Since they aren't part of the design, it's best just to leave that thing out.

Dave
 
Nope, slosh check on the tanks was good, but thanks for mentioning it. This stuff had some bulk, was mostly round on the edges, about 1/8" long. Looked like what I would expect to see breaking away from the edge of a seam.
 
flush the sytem!

After the system is back together, I recommend that you thoroughly flush the lines all the way to the carburetor inlet before flying again. You should also remove and inspect the carburetor inlet screen and the gascolator screen. Call me anal, but I remove and inspect those screens during every Condition Inspection.
 
In place of the check valve, an inline fuel filter (protecting the boost pump) would be acceptable.
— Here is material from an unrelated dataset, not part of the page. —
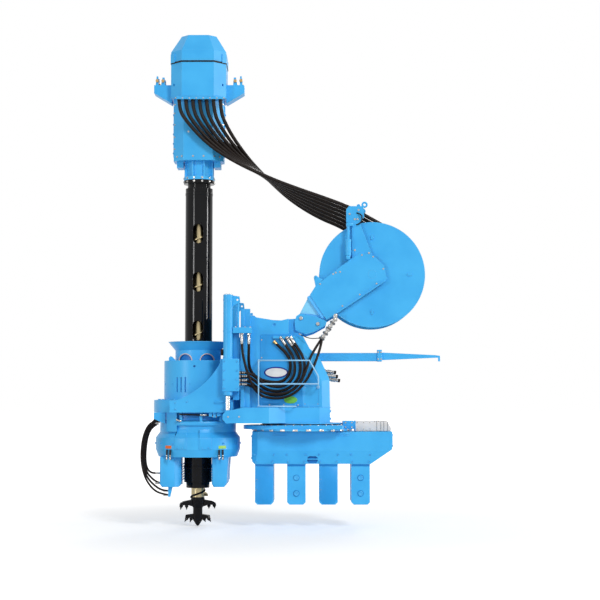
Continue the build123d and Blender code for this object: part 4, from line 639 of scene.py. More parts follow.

Be sure not to use a paper filament type automotive filter!
 
In place of the check valve, an inline fuel filter (protecting the boost pump) would be acceptable. Be sure not to use a paper filament type automotive filter!

In this case it's a carb'ed engine so no boost pump to need protection, or so it would seem...

Fuel systems seem to work best when the three S's are employed... Seamless, Straight and Simple! :D
 
In place of the check valve, an inline fuel filter (protecting the boost pump) would be acceptable. Be sure not to use a paper filament type automotive filter!

In this case it's a carb'ed engine so no boost pump to need protection, or so it would seem...

Fuel systems seem to work best when the three S's are employed... Seamless, Straight and Simple! :D

Pretty sure he is referring to the Facet electric pump which all carbed RV's have if they were built with the recommended fuel system. A filter upstream of the pump isn't in the RV instructions but is recommended by Facet. The Facet has a very small orifice for fuel flow.